Above all, don’t expect to solve all this in one meeting. Communication among all family members- especially with your parent- is critical. This will take time, finesse, discretion and compassion. But in the long run, you and your parent will have greater peace of mind know that if the day comes when Mom or Dad cannot handle financial matters on their own, they have a plan in place to take over. One that they approved.
1. Do not confuse this with a plain old “power of attorney”- a document that is generally used for convenience and is temporary. For instance, you might give your brother power of attorney to pay your monthly bills while you’re on a 2-month sabbatical in the Alaska wilderness. You could send your payments in yourself, but it would be a hassle. (Moose are so undependable.) When you return home, the power of attorney ceases and you take over again.

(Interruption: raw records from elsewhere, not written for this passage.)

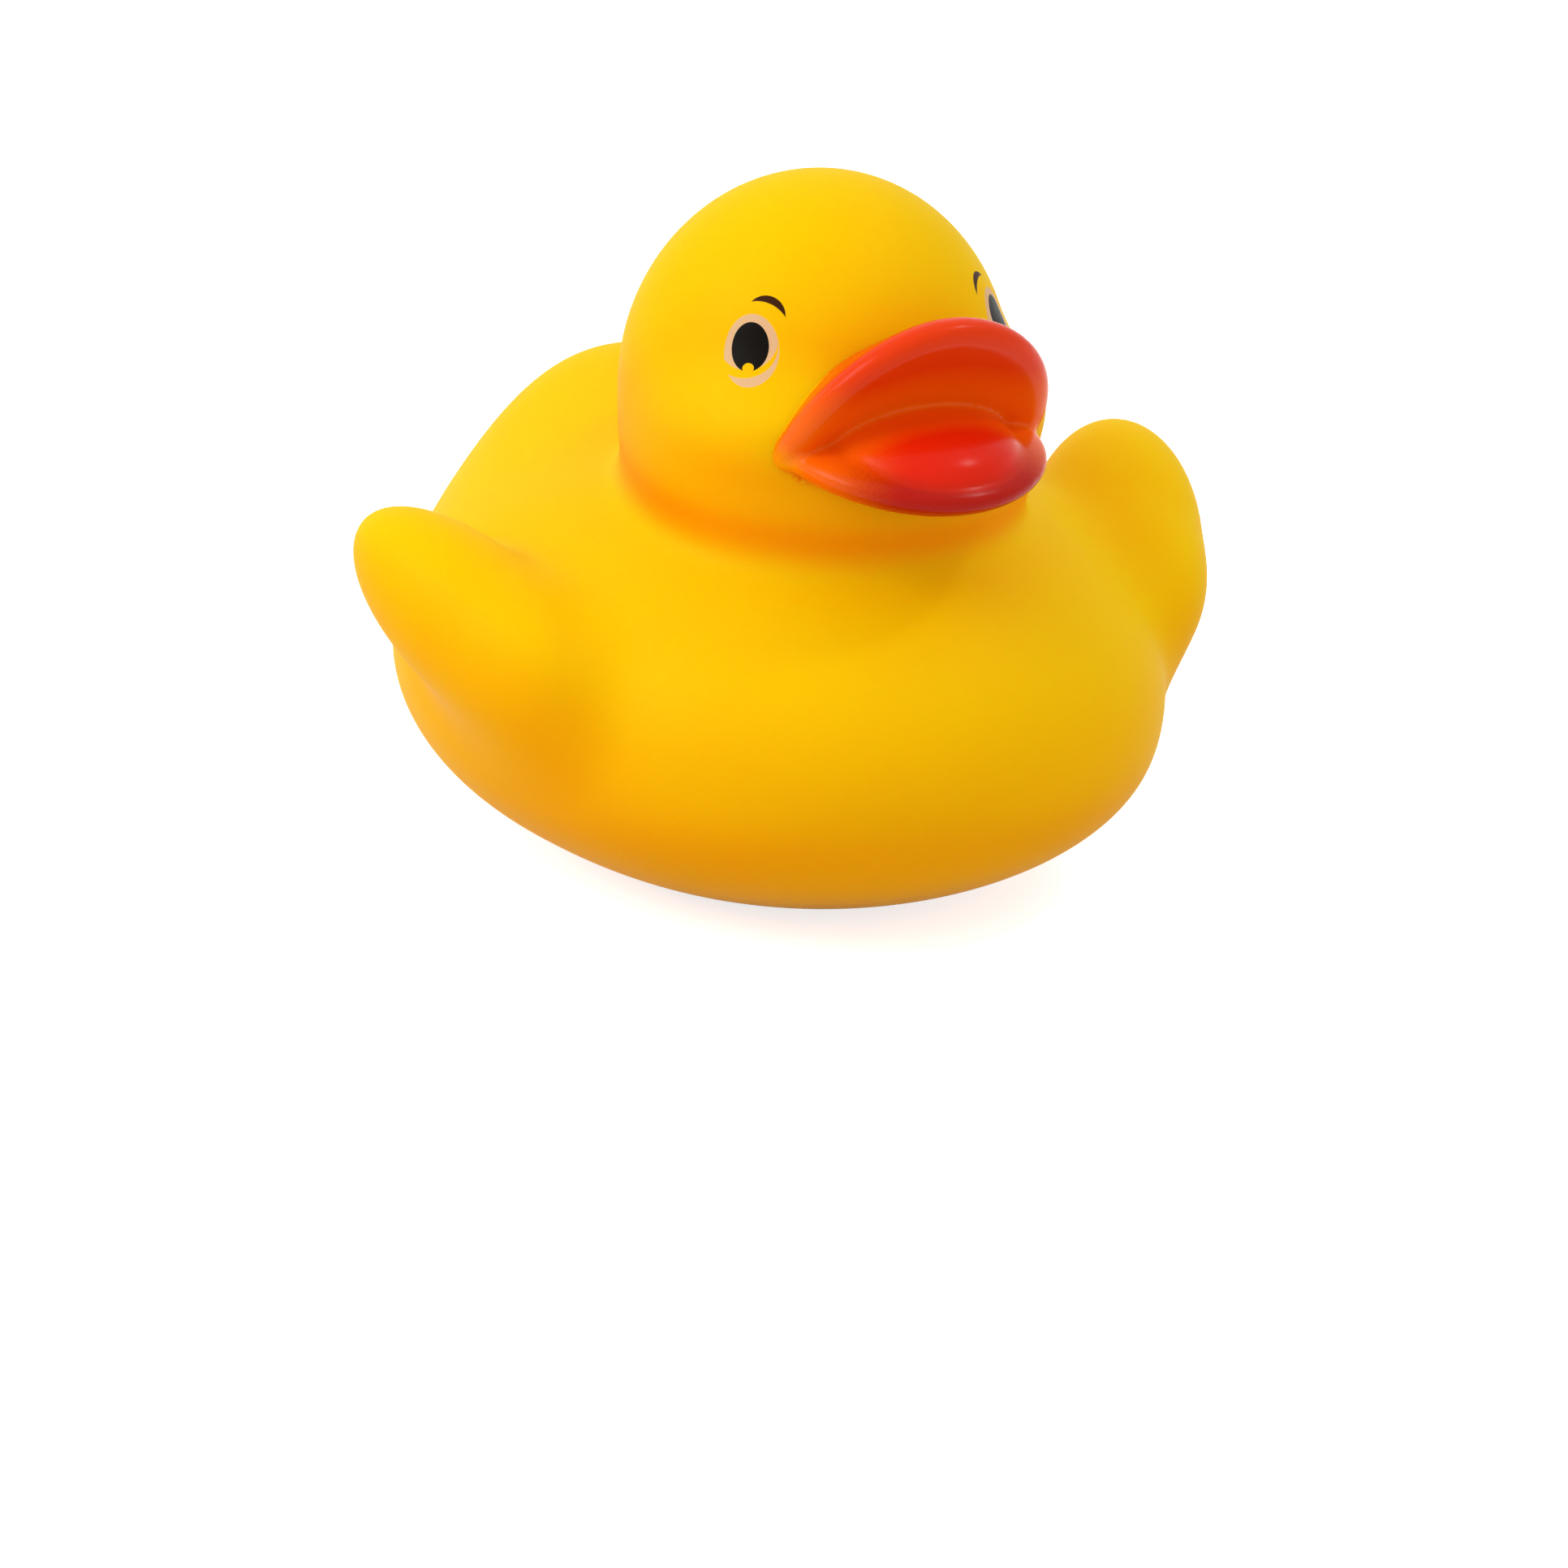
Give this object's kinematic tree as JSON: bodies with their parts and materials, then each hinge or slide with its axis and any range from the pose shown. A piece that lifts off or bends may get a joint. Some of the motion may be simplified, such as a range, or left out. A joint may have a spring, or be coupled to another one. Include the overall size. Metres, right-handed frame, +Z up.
{
  "type": "rubber duck",
  "caption": "Hollow moulded bath duck with upswept wings, a broad raised tail, a round head and an open flared bill, and a squeaker pressed into its flat base.",
  "frame": {"origin": "on the ground under the middle of the duck's bounding box", "axes": "+Z up; the duck faces -Y, so its tail points to +Y; its right wing is at -X and its left wing at +X"},
  "size_m": [0.0644, 0.0609, 0.0506],
  "materials": {
    "soft_vinyl": "satin soft vinyl, with a sprayed orange-red bill and printed eyes and brows",
    "squeaker_plastic": "plain moulded"
  },
  "bodies": {
    "root": {"duck_shell": "soft_vinyl", "squeaker": "squeaker_plastic"}
  },
  "joints": []
}
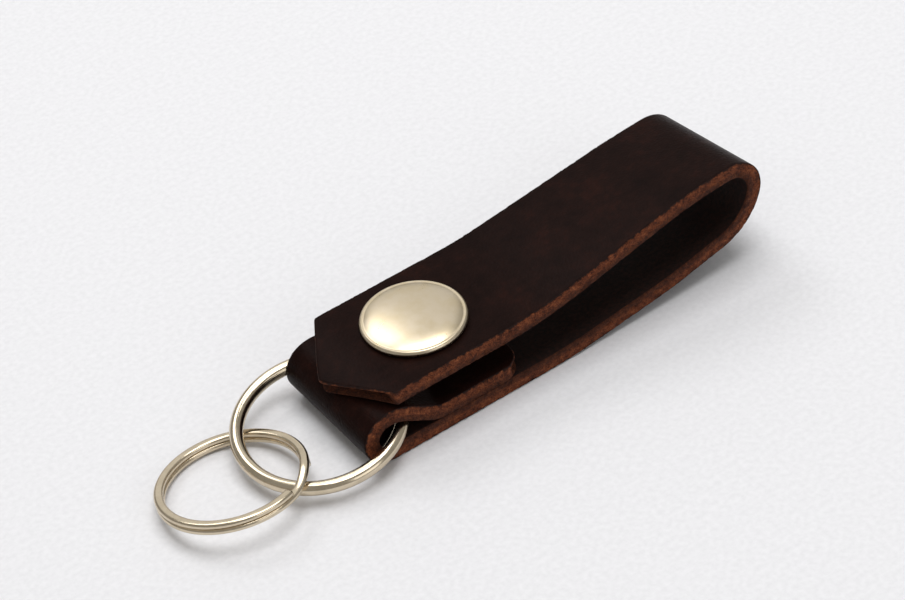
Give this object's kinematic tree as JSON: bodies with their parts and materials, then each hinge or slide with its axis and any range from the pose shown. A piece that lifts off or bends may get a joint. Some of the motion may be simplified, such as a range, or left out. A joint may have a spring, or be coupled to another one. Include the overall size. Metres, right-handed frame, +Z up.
{
  "type": "key fob",
  "caption": "Leather belt-loop key fob: a strap folded into a loop and closed by a snap, with a ring held in its front fold and a split ring for keys.",
  "frame": {"origin": "on the snap fastener's axis, on the underside of the strap", "axes": "+X along the strap towards the belt loop, +Y across the strap, +Z up, away from what the fob lies on"},
  "size_m": [0.095, 0.0248, 0.0178],
  "materials": {
    "leather": "smooth vegetable-tanned grain, dark chocolate brown, with raw reddish-brown cut edges",
    "nickel": "polished nickel plate, slightly warm",
    "spring_wire": "drawn spring wire"
  },
  "bodies": {
    "base": {"strap_base": "leather", "strap_bend": "leather", "snap_stud": "nickel", "stud_post": "nickel"},
    "flap": {"strap_flap": "leather", "snap_cap": "nickel", "cap_barrel": "nickel", "snap_socket": "nickel", "socket_spring": "spring_wire"},
    "large_ring": {"large_ring": "nickel"},
    "small_ring": {"small_split_ring": "nickel"}
  },
  "joints": [
    {"name": "flap_lift", "type": "hinge", "parent": "base", "child": "flap", "pos_m": [0.0469, 0, 0.0096], "axis": [0, 1, 0], "range_deg": [0, 80], "deforming": ["strap_bend", "socket_spring"]},
    {"name": "large_ring_turn", "type": "hinge", "parent": "base", "child": "large_ring", "pos_m": [-0.0171, -0.0005, 0.00377], "axis": [-0.0894, -0.0695, 0.9936], "range_deg": [-35, 35]},
    {"name": "small_ring_lift", "type": "hinge", "parent": "large_ring", "child": "small_ring", "pos_m": [-0.02503, -0.00869, 0.00248], "axis": [-0.0478, 0.9967, 0.0655], "range_deg": [0, 25]}
  ]
}
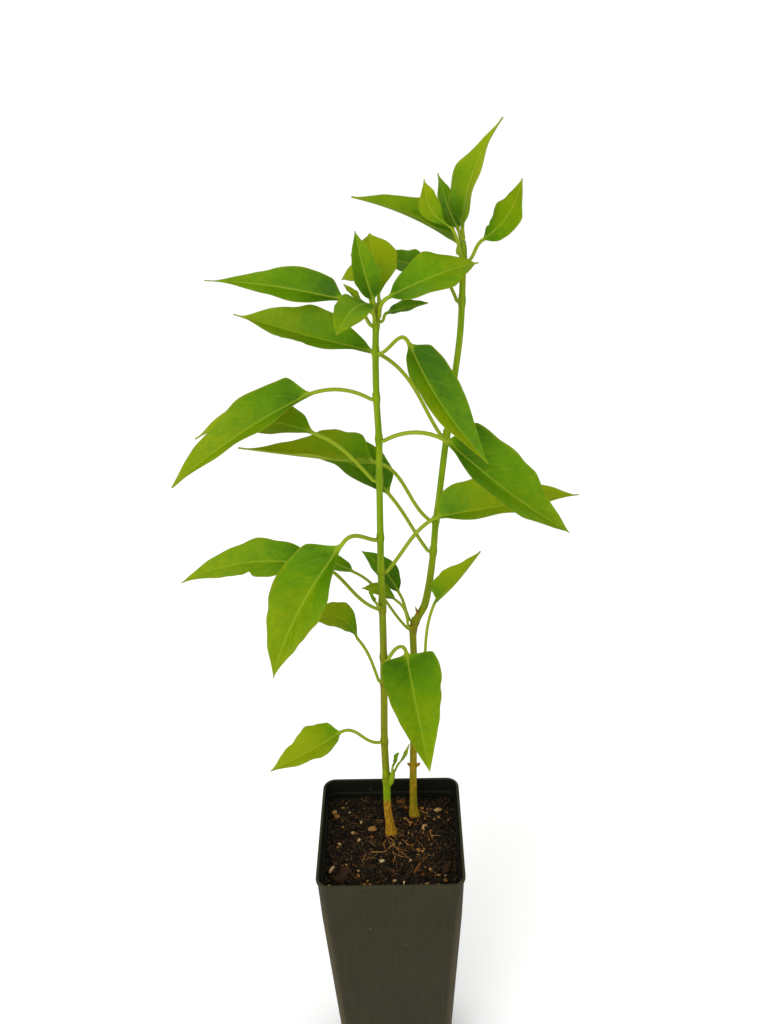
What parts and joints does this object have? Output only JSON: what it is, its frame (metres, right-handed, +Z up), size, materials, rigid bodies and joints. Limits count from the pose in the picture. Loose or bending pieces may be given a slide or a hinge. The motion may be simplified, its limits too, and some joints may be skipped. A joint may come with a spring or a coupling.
{
  "type": "potted chilli pepper plant",
  "caption": "Young chilli pepper plant with slender green stems and pointed folded leaves, growing in a tall tapered square seedling pot filled with dark potting mix.",
  "frame": {"origin": "centre of the pot's underside, on the surface it stands on", "axes": "+Z up along the pot's centre line, -Y towards the picture's viewer, +X to the viewer's right"},
  "size_m": [0.1258, 0.0725, 0.3519],
  "materials": {
    "pot_plastic": "satin",
    "potting_mix": "matte",
    "stem": "satin",
    "leaf": "satin"
  },
  "bodies": {
    "root": {"pot": "pot_plastic", "soil": "potting_mix", "main_stem": "stem", "second_stem": "stem", "main_bud_low_a": "leaf", "main_bud_low_b": "leaf", "main_bud_middle": "leaf", "main_leaf_01_low_left": "leaf", "main_leaf_02_small_left": "leaf", "main_leaf_03_low_front": "leaf", "main_leaf_04_left": "leaf", "main_leaf_05_right": "leaf", "main_leaf_06_front_left": "leaf", "main_leaf_07_left_back": "leaf", "main_leaf_08_right": "leaf", "main_leaf_09_left": "leaf", "main_leaf_10_right_front": "leaf", "main_leaf_11_top_left": "leaf", "main_leaf_12_top_front": "leaf", "main_leaf_13_upright": "leaf", "main_leaf_14_top_back": "leaf", "main_leaf_15_top_right": "leaf", "main_leaf_16_under_right": "leaf", "main_leaf_17_tiny_back": "leaf", "main_leaf_18_tiny_left": "leaf", "second_leaf_01_small_left": "leaf", "second_leaf_02_right": "leaf", "second_leaf_03_dark_small": "leaf", "second_leaf_04_pale_small": "leaf", "second_leaf_05_left_back": "leaf", "second_leaf_06_left": "leaf", "second_leaf_07_upper_left": "leaf", "second_leaf_08_left_small": "leaf", "second_leaf_09_upper_right": "leaf", "second_leaf_10_top_left": "leaf", "second_leaf_11_narrow": "leaf", "second_leaf_12_top": "leaf", "second_leaf_13_pale_front": "leaf"}
  },
  "joints": []
}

In contrast, a ”durable power of attorney” means you permanently assign legal power to another person to act on your behalf when the time comes that you are no longer physically or mentally capable of acting on your own behalf.
Look at it this way: If you fell off a cliff during your sojourn in Alaska and were permanently brain-damaged, the “power of attorney” you gave your brother would cease to have any legal standing. He could only continue to pay your bills if you had given him a “durable power of attorney.”
2. A durable power of attorney is used with assets that are covered in a will. If your parent has a trust, then the “successor trustee” would be the individual with legal authority to take over.